§ **Problem details**:
Copy verbatim the block of lines in the entries below whose first line contains "body = bar_with_webs()" and whose last line contains "obj.matrix_world = Matrix.Identity(4)". Leave out all other lines.

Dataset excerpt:
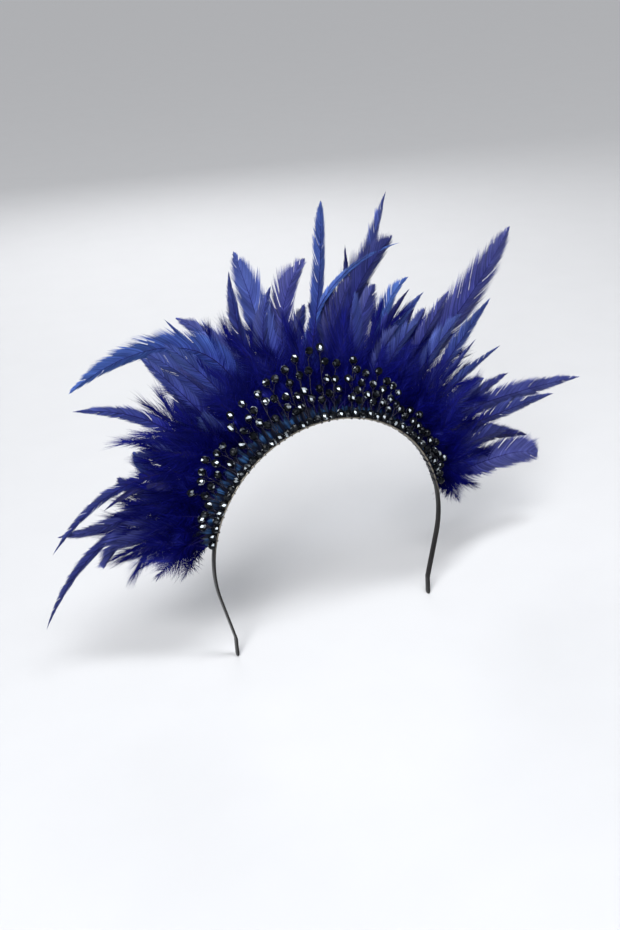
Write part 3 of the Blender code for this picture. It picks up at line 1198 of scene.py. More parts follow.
@dataclass(frozen=True)
class SatinTape:
    """The puffed satin tape that heads the feathers, nipped in by the wires that cross it.

    Nips are spaced and as wide as said in degrees, unevenly by the first value of nip_scatter and
    slanted by the second. Between them lie the puffs, creased by the ripples.
    """

    arch: Arch
    end_angle: float = 79.0
    low: float = -0.6 * MM
    high: float = 10.4 * MM
    depth_low: float = 2.95 * MM
    depth_high: float = 3.55 * MM
    behind: float = 0.25 * MM
    thickness: float = 0.35 * MM
    puff: float = 0.75 * MM
    fullness: float = 0.85
    nip_spacing: float = 4.4
    nip_scatter: tuple = (0.9, 1.1)
    nip_depth: tuple = (0.6, 1.0)
    nip_width: float = 0.75
    narrowing: float = 0.10
    ripples: tuple = (Ripple(0.20, 4.3, 6, 3, 0.7), Ripple(0.14, 8.7, 11, 2, 1.3))
    rows: int = 15
    columns: int = 640
    seed: int = 41

    def gathers(self, where: np.ndarray, share: np.ndarray,
                draw: np.random.Generator) -> np.ndarray:
        """How far the tape is nipped in at each point.

        Args:
            where: angles of the points, by column and row.
            share: share of the height of each row.
            draw: the random source.

        Returns:
            Values from 0 to 1 by column and row.
        """
        nips = np.arange(-self.end_angle, self.end_angle + 1, self.nip_spacing)
        uneven, slanting = self.nip_scatter
        nips = nips + draw.normal(0, uneven, len(nips))
        slants = draw.normal(0, slanting, len(nips))
        depths = draw.uniform(*self.nip_depth, len(nips))
        gather = np.zeros_like(where)
        for nip, slant, deep in zip(nips, slants, depths):
            away = where - (nip + slant * (share - 0.5))
            gather = np.maximum(gather, deep * np.exp(-(away / self.nip_width) ** 2))
        return gather

    def face(self) -> tuple:
        """Lay out the tape's front surface.

        Returns:
            An array of points by column and row, and how far each is puffed, from 0 to 1.
        """
        angles = np.linspace(-self.end_angle, self.end_angle, self.columns)
        share = np.linspace(0, 1, self.rows)
        where = angles[:, None] + 0 * share
        gather = self.gathers(where, share, np.random.default_rng(self.seed))
        full = self.fullness
        for ripple in self.ripples:
            wander = ripple.wander * np.sin(where * ripple.wander_closeness)
            full = full + ripple.size * np.sin(where * ripple.closeness + wander
                                               + ripple.slant * share)
        crown = np.sin(pi * np.clip(share, 0.02, 0.98)) ** 0.6
        puff = np.clip((1 - gather) * crown * full, 0, 1.2)
        middle = (self.low + self.high) / 2
        height = self.low + (self.high - self.low) * share
        height = middle + (height - middle) * (1 - self.narrowing * gather)
        depth = self.depth_low + (self.depth_high - self.depth_low) * np.sqrt(share)
        points = self.arch.at(where, height, depth + self.behind - self.puff * puff)
        return points, puff

    def build(self, material: bpy.types.Material) -> bpy.types.Object:
        """Args:
            material: the satin.

        Returns:
            The tape.
        """
        points, puff = self.face()
        lean = radians(self.arch.lean)
        turns = np.radians(np.linspace(-self.end_angle, self.end_angle, self.columns))
        back = np.stack([-sin(lean) * np.sin(turns), cos(lean) + 0 * turns,
                         -sin(lean) * np.cos(turns)], axis=-1)[:, None] * self.thickness
        ring = np.concatenate([points, (points + back)[:, ::-1]], axis=1)
        sides = 2 * self.rows
        caps = []
        for first in (0, (self.columns - 1) * sides):
            caps += [(first + k, first + k + 1, first + sides - 2 - k, first + sides - 1 - k)
                     for k in range(self.rows - 1)]
        soup = Soup("shade")
        faces = np.concatenate([tube_faces(self.columns, sides), np.array(caps)])
        # the puff value also drives the satin's painted shade in the nips
        soup.add(ring, faces, shade=np.concatenate([puff, puff[:, ::-1]], axis=1).ravel())
        tape = soup.to_object("puffed_tape", [material], smooth=True)
        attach(tape, BODY)
        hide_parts("satin_tape")
        return tape


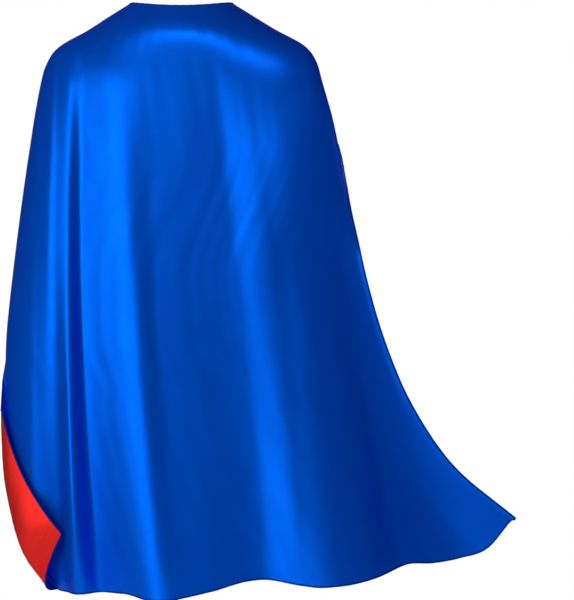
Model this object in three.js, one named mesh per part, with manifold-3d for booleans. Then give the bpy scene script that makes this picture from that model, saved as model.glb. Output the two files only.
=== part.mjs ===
import * as THREE from "three";
import { mergeVertices } from "three/addons/utils/BufferGeometryUtils.js";
import Module from "manifold-3d";

// A reversible costume cape, as it hangs from its wearer's neck and shoulders.
// Millimetres, +Z up. The back of the cape faces -Y and its wearer faces +Y. "Left" is -X and
// "right" is +X. The origin is the middle of the neck opening, level with the back neckline.

// ---- Driving dimensions ----

// The cape as it hangs
const CAPE_LENGTH = 700; // highest point of the neckline to the lowest point of the hem
const SHOULDER_WIDTH = 306;
const SHOULDER_DROP = 55; // back neckline down to the shoulder tips
const HEM_REACH_LEFT = 153; // from the middle to where the turned-back corner's fold meets the hem
const HEM_REACH_RIGHT = 395; // from the middle to the flared right corner
const LEFT_BULGE = 211; // widest place on the left, where the corner starts to turn back
const HEM_RISE_LEFT = 6; // how far the hem's ends hang above its middle
const HEM_RISE_RIGHT = 94;

// The neckline
const NECK_WIDTH = 122;
const NECK_DEPTH = 104;
const NECK_RISE = 6; // sides of the neckline above its back
const THROAT_GAP = 60; // between the two front ends, which the closure bridges
const THROAT_DROP = 12; // front ends below the back neckline

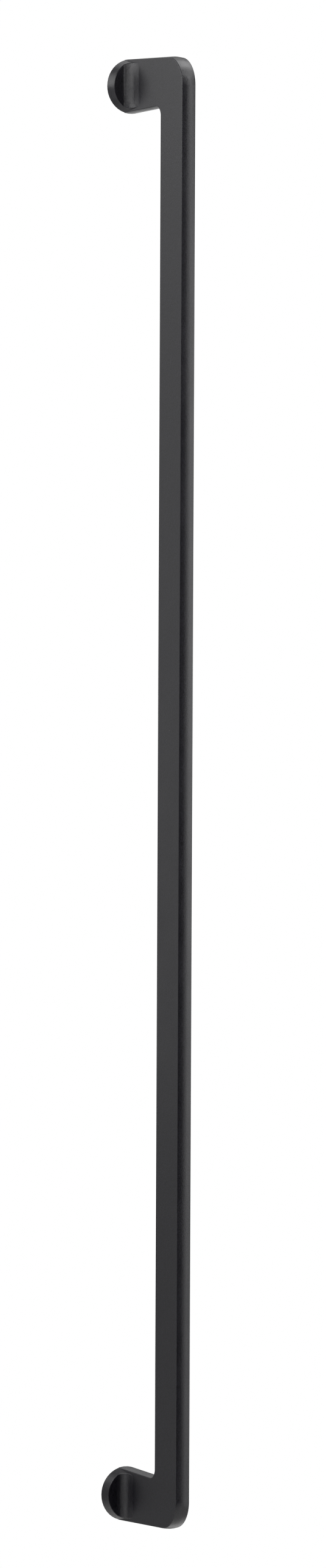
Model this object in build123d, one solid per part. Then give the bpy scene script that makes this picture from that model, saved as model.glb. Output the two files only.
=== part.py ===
from build123d import *

import math
import os

# Long door pull handle, cast in one piece and powder coated. The door face is the plane Y = 0 and the
# handle stands out of it towards -Y, with +Z up. The origin is on the door face, midway between the two
# fixing holes. All sizes are in millimetres.

# Layout on the door
FIXING_CENTRES = 1000.0
PROJECTION = 84.0

# Bar that the hand holds, and the webs, which are as wide as the bar
BAR_DEPTH = 31.0
BAR_WIDTH = 10.8
CROWN_HEIGHT = 0.7
OUTER_CORNER_RADIUS = 20.0
INNER_CORNER_RADIUS = 7.0
WEB_REACH = 18.6
WEB_OUTER_SLANT_DEG = 1.0
WEB_INNER_SLANT_DEG = 3.2

# Round feet with drafted rims, and the concave sweeps from the web's sides down to them
FOOT_DOOR_RADIUS = 19.2
FOOT_DRAFT_DEG = 8.0
FOOT_THICKNESS = 8.3
SWEEP_SPREAD = 6.0
SWEEP_RISE = 13.0

# Blind fixing holes, open at the door face, with the wall at the root of an M8 thread
HOLE_RADIUS = 4.0
HOLE_LENGTH = 15.0
HOLE_POINT_DEG = 118.0
MOUTH_CHAMFER = 0.4

# Softened casting edges
BAR_EDGE_ROUND = 0.5
FOOT_EDGE_ROUND = 0.5

# How far a strip runs past the door face before it is cut off there, and how close counts as touching
DOOR_OVERRUN = 2.0
TOUCHING = 0.01

# Places that follow from the sizes
half_centres = FIXING_CENTRES / 2
half_width = BAR_WIDTH / 2
bar_back = PROJECTION - BAR_DEPTH
outer_slant = math.tan(math.radians(WEB_OUTER_SLANT_DEG))
inner_slant = math.tan(math.radians(WEB_INNER_SLANT_DEG))
foot_draft = math.tan(math.radians(FOOT_DRAFT_DEG))


def web_outer_edge(depth):
    """Height above the middle of the upper web's outer edge, at a depth in front of the door."""
    return half_centres + WEB_REACH - depth * outer_slant


def web_inner_edge(depth):
    """Height above the middle of the upper web's inner edge, at a depth in front of the door."""
    return half_centres - WEB_REACH + depth * inner_slant


def side_profile():
    """The C shape seen from the side, in YZ: upright bar, a web at each end, and the hand gap between."""
    with BuildSketch(Plane.YZ) as profile:
        with BuildLine():
            Polyline(
                (0, web_outer_edge(0)),
                (-PROJECTION, web_outer_edge(PROJECTION)),
                (-PROJECTION, -web_outer_edge(PROJECTION)),
                (0, -web_outer_edge(0)),
                (0, -web_inner_edge(0)),
                (-bar_back, -web_inner_edge(bar_back)),
                (-bar_back, web_inner_edge(bar_back)),
                (0, web_inner_edge(0)),
                close=True,
            )
        make_face()
        front_corners = profile.vertices().group_by(Axis.X)[0]
        fillet(front_corners, OUTER_CORNER_RADIUS)
        gap_corners = [v for v in profile.vertices() if abs(v.X + bar_back) < TOUCHING]
        fillet(gap_corners, INNER_CORNER_RADIUS)
    return profile.sketch


def crown(reach, corner_depth, corner_reach, corner_radius, side):
    """Shallow arched strip along one narrow face of the C, from behind the door face round and back."""
    with BuildLine(Plane.YZ) as path:
        FilletPolyline(
            (DOOR_OVERRUN, reach),
            (-corner_depth, corner_reach),
            (-corner_depth, -corner_reach),
            (DOOR_OVERRUN, -reach),
            radius=corner_radius,
        )
    wire = path.wires()[0]
    start = Plane(origin=wire @ 0, x_dir=(1, 0, 0), z_dir=wire % 0)
    with BuildSketch(start) as arch:
        with BuildLine():
            ThreePointArc((-half_width, 0), (0, side * CROWN_HEIGHT), (half_width, 0))
            Line((half_width, 0), (-half_width, 0))
        make_face()
    return sweep(arch.sketch, path=wire)


def bar_with_webs():
    """Flat-sided C with both narrow faces crowned, and small rounds along all its long edges."""
    body = extrude(side_profile(), amount=half_width, both=True)
    body += crown(
        web_outer_edge(-DOOR_OVERRUN),
        PROJECTION,
        web_outer_edge(PROJECTION),
        OUTER_CORNER_RADIUS,
        1,
    )
    body += crown(
        web_inner_edge(-DOOR_OVERRUN),
        bar_back,
        web_inner_edge(bar_back),
        INNER_CORNER_RADIUS,
        -1,
    )
    body = split(body, bisect_by=Plane.XZ, keep=Keep.TOP)
    long_edges = [
        edge
        for edge in body.edges()
        if abs(abs(edge.center().X) - half_width) < TOUCHING
        and edge.bounding_box().size.X < TOUCHING
        and abs(edge.center().Y) > TOUCHING
    ]
    return fillet(long_edges, BAR_EDGE_ROUND)


def foot_cone(height):
    """Drafted round of the foot at the origin, from the door face out to a height in front of it."""
    round_foot = Cone(
        FOOT_DOOR_RADIUS,
        FOOT_DOOR_RADIUS - height * foot_draft,
        height,
        align=(Align.CENTER, Align.CENTER, Align.MIN),
    )
    return Plane.XZ * round_foot


def sweep_block(side):
    """Concave sweep from one side of the web out to the foot's face, rooted in both of them."""
    root = side * half_width / 2
    wall = side * half_width
    toe = side * (half_width + SWEEP_SPREAD)
    face = -FOOT_THICKNESS
    top = face - SWEEP_RISE
    with BuildSketch(Plane.XY.offset(-FOOT_DOOR_RADIUS)) as section:
        with BuildLine():
            EllipticalCenterArc((toe, top), SWEEP_SPREAD, SWEEP_RISE, start_angle=90, arc_size=side * 90)
            Polyline((toe, face), (toe, face / 2), (root, face / 2), (root, top), (wall, top))
        make_face()
    block = extrude(section.sketch, amount=2 * FOOT_DOOR_RADIUS)
    return block & foot_cone(FOOT_THICKNESS + SWEEP_RISE)


def foot():
    """One foot at the origin: drafted disc, a sweep on each side of the web, and a softened front rim."""
    body = foot_cone(FOOT_THICKNESS) + sweep_block(-1) + sweep_block(1)
    rim_edges = [
        edge
        for edge in body.edges()
        if edge.center().Y < -FOOT_THICKNESS + TOUCHING
        and abs(edge.center().X) > half_width
        and edge.geom_type != GeomType.LINE
    ]
    return fillet(rim_edges, FOOT_EDGE_ROUND)


def fixing_hole():
    """Blind hole from the door face at the origin, with a chamfered mouth and a drill point."""
    point_height = HOLE_RADIUS / math.tan(math.radians(HOLE_POINT_DEG / 2))
    mouth_radius = HOLE_RADIUS + MOUTH_CHAMFER
    with BuildSketch(Plane.XY) as half_section:
        with BuildLine():
            Polyline(
                (0, 0),
                (mouth_radius, 0),
                (HOLE_RADIUS, -MOUTH_CHAMFER),
                (HOLE_RADIUS, -HOLE_LENGTH),
                (0, -HOLE_LENGTH - point_height),
                close=True,
            )
        make_face()
    return revolve(half_section.sketch, axis=Axis.Y)


def pull_handle():
    """The whole casting, in one piece."""
    body = bar_with_webs()
    for end in (-1, 1):
        body += Pos(0, 0, end * half_centres) * foot()
    for end in (-1, 1):
        body -= Pos(0, 0, end * half_centres) * fixing_hole()
    return body


def main():
    os.makedirs("parts", exist_ok=True)
    handle = pull_handle()
    export_step(handle, "parts/pull_handle.step")
    size = handle.bounding_box().size
    print(f"pull_handle {size.X:.2f} x {size.Y:.2f} x {size.Z:.2f} mm, {handle.volume / 1000:.1f} cm3")


main()
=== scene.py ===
import math

import bpy
import numpy as np
from mathutils import Matrix, Vector


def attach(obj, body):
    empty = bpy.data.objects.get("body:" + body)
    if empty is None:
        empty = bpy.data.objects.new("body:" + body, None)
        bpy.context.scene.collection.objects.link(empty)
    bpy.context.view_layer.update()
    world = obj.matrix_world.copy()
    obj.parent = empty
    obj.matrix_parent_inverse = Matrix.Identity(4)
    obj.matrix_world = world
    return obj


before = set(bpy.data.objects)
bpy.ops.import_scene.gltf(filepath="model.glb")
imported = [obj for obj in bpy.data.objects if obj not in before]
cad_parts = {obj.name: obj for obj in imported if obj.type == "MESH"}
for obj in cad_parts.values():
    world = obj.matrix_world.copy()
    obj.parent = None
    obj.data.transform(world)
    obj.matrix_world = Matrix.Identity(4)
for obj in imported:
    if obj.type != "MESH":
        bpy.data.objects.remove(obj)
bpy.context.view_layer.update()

# Lengths are in metres, unless their name says otherwise. The door is the plane Y = 0, the handle stands out
# of it towards -Y, and Z points up.

# Camera: where it stands, how it is turned, and its lens on a 36 mm long side
CAMERA_PLACE = (-2.73615, -4.97815, 0.18967)
CAMERA_YAW_DEG = 29.045
CAMERA_PITCH_DEG = -1.8546
CAMERA_ROLL_DEG = 0.2531
CAMERA_LENS_MM = 183.648
CAMERA_SENSOR_MM = 36.0
CAMERA_REACH = 200

# M8 thread in each fixing hole: the holes' heights, and where along the hole the thread starts and ends
FIXING_HEIGHTS_MM = (500.0, -500.0)
THREAD_START_MM = 0.45
THREAD_END_MM = 14.9

# Section of the thread, with its flats and flanks as shares of the pitch, and the sleeve's outer radius
THREAD_PITCH_MM = 1.25
THREAD_ROOT_MM = 3.98
THREAD_HEIGHT_MM = 0.66
THREAD_ROOT_FLAT = 0.125
THREAD_FLANKS = 0.625
THREAD_SLEEVE_MM = 4.06

# Fineness of the thread's mesh, and the fold from which an edge of it is sharp
THREAD_ROWS_PER_PITCH = 14
THREAD_STEPS = 72
THREAD_SHARP_DEG = 35

# Floor, as far below the middle of the handle as on a real door. It glows by one level for the camera, and
# by another for metal and gloss.
FLOOR_HEIGHT = -1.05
FLOOR_RADIUS = 1.4
FLOOR_STEPS = 96
FLOOR_GLOW = 0.45
FLOOR_SHINE = 0.1

# Studio room behind the handle: how much light it gives, how pale it shows in metal and gloss, and the Y
# of a unit direction from which on it has its full strength
ROOM_LIGHT = 0.25
ROOM_SHINE = 0.31
ROOM_FULL = 0.8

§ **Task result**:
    body = bar_with_webs()
    for end in (-1, 1):
        body += Pos(0, 0, end * half_centres) * foot()
    for end in (-1, 1):
        body -= Pos(0, 0, end * half_centres) * fixing_hole()
    return body


def main():
    os.makedirs("parts", exist_ok=True)
    handle = pull_handle()
    export_step(handle, "parts/pull_handle.step")
    size = handle.bounding_box().size
    print(f"pull_handle {size.X:.2f} x {size.Y:.2f} x {size.Z:.2f} mm, {handle.volume / 1000:.1f} cm3")


main()
=== scene.py ===
import math

import bpy
import numpy as np
from mathutils import Matrix, Vector


def attach(obj, body):
    empty = bpy.data.objects.get("body:" + body)
    if empty is None:
        empty = bpy.data.objects.new("body:" + body, None)
        bpy.context.scene.collection.objects.link(empty)
    bpy.context.view_layer.update()
    world = obj.matrix_world.copy()
    obj.parent = empty
    obj.matrix_parent_inverse = Matrix.Identity(4)
    obj.matrix_world = world
    return obj


before = set(bpy.data.objects)
bpy.ops.import_scene.gltf(filepath="model.glb")
imported = [obj for obj in bpy.data.objects if obj not in before]
cad_parts = {obj.name: obj for obj in imported if obj.type == "MESH"}
for obj in cad_parts.values():
    world = obj.matrix_world.copy()
    obj.parent = None
    obj.data.transform(world)
    obj.matrix_world = Matrix.Identity(4)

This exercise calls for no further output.